Our war is the military war, the type of war Western armies are trained and equipped to fight. Our war is the type fought with tanks and artillery and close air support. Our war anticipates fighting an enemy also armed with tanks and artillery and aerial firepower. But in Afghanistan our enemy doesn't have any tanks or artillery or attack helicopters or strike fighters. They don't even have but a fraction of our numbers. Why not? Because they don't need those things.
They would only need all that high-tech firepower if they intended to defeat us in our war, the military war, but they don't intend to defeat us. They're relying on time to bring us down. It's a hackneyed phrase but it's oh so true - we have all the weapons, they have all the time.
They also know that they can win their war and that's the one that ultimately decides the issue. Theirs is the political war, the war for the hearts and minds of the locals. We're not fighting their war. If we were, we'd have flooded the countryside with 300,000 soldiers or more back in 2002/2003 when they might have made a difference. To defeat them in their war demanded that we field a massive force large enough to secure the civilian population and prevent them from falling under the sway of the Taliban. We didn't even try. They won their war by forfeit.
In a world in turmoil, Afghanistan cannot be the focus of the West for very long before we begin sacrificing our interests and committments elsewhere. The lead partner, America, has been funding these misadventures for almost a decade now entirely on someone else's dime. Bush/Cheney waged two foreign wars and gave tax cuts to the rich funded entirely out of foreign borrowings. If that sounds insane, it is. It's the sort of madness you get from ideologues. You don't have to look further than our own Furious Leader to see that.

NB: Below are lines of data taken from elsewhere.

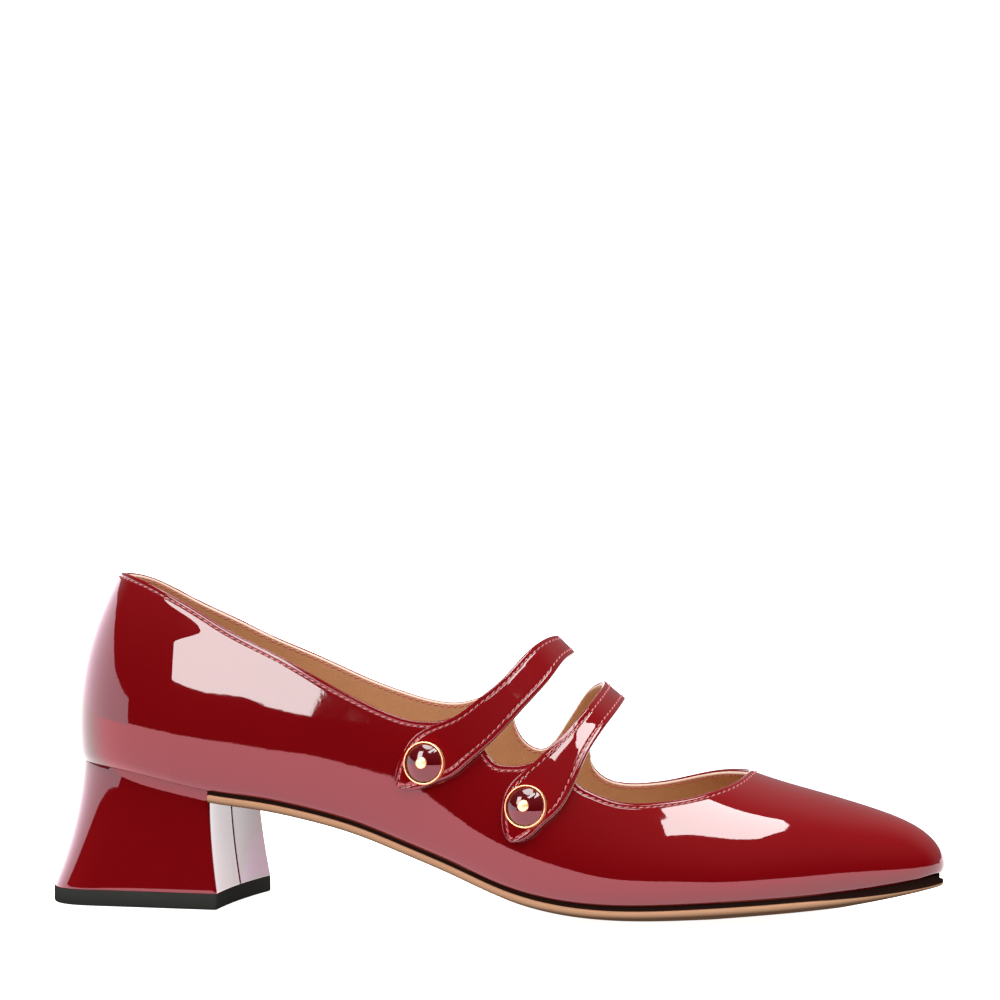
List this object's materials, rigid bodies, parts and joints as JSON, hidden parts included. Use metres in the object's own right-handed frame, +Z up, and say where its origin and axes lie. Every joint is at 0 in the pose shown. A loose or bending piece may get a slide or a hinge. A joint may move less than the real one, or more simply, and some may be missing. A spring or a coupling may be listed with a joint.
{
  "type": "mary jane shoe",
  "caption": "Women's mary jane pump in gloss leather with a pointed toe, covered block heel, leather sole, and straps that button at the outer side.",
  "frame": {"origin": "centre of the flat bottom face of the heel's top piece, on the floor", "axes": "+X along the shoe towards the toe, +Y towards the inner side of the foot, so the buttons are on the -Y side, +Z up"},
  "size_m": [0.2558, 0.0799, 0.0944],
  "materials": {
    "red_patent": "patent gloss",
    "tan_lining": "matte",
    "sole_leather": "satin",
    "black_rubber": "matte",
    "gold_metal": "polished",
    "red_enamel": "gloss"
  },
  "bodies": {
    "root": {"upper": "red_patent", "rear_strap": "red_patent", "front_strap": "red_patent", "heel_block": "red_patent", "insole": "tan_lining", "outsole": "sole_leather", "heel_top_piece": "black_rubber", "rear_stud_rim": "gold_metal", "rear_stud_cap": "red_enamel", "rear_stud_pip": "gold_metal", "front_stud_rim": "gold_metal", "front_stud_cap": "red_enamel", "front_stud_pip": "gold_metal"}
  },
  "joints": []
}
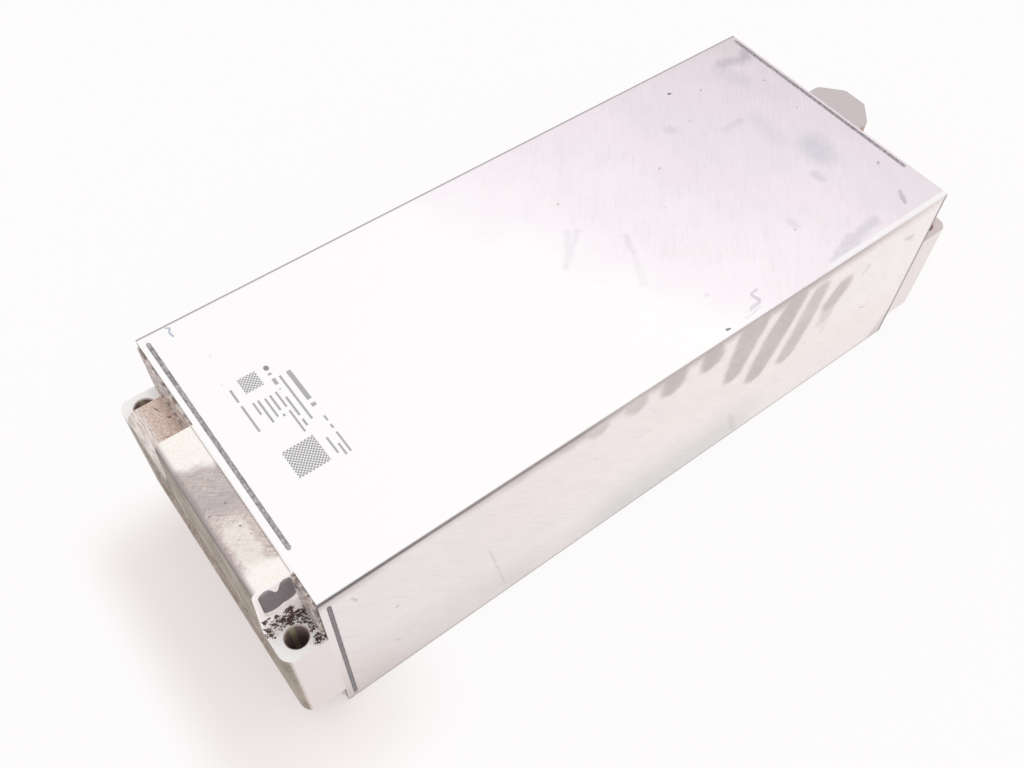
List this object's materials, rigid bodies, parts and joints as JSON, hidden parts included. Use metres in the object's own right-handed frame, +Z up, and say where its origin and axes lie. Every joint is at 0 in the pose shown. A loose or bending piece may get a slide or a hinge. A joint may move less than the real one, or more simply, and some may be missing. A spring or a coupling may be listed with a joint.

The Taliban's war is cheap. They can fund it out of their country's own poppy fields. The West's war is very, very expensive and there aren't many players today that aren't facing heavy deficits at home. Maybe America sees some future geo-political payoff from the Trans-Afghanistan Pipeline (TAPI) to secure control of the Caspian Basin oil and gas reserves for America and her regional allies, but for Canadians Afghanistan is just a hole into which to throw huge bags of money and scores of lives.
The RAND Corporation, oracle to the White House and the Pentagon, has already run its own assessment of our Afghan war and concluded that we've lost. No matter how many artillery barrages and air strikes we call in tomorrow, from here on in it's all just banging on a drum.
So it seems that Bob Rae and Michael Ignatieff in arguing for a post 2011-role for Canadian troops in Afghanistan are either delusional or outright dishonest. If the pair of them at this late stage are intent on using this screwed-up war as some political football that's simply despicable. Dishonest or delusional it doesn't really matter to me except as yet another reminder of why I parted company with the only federal party I have supported since I began voting forty years ago.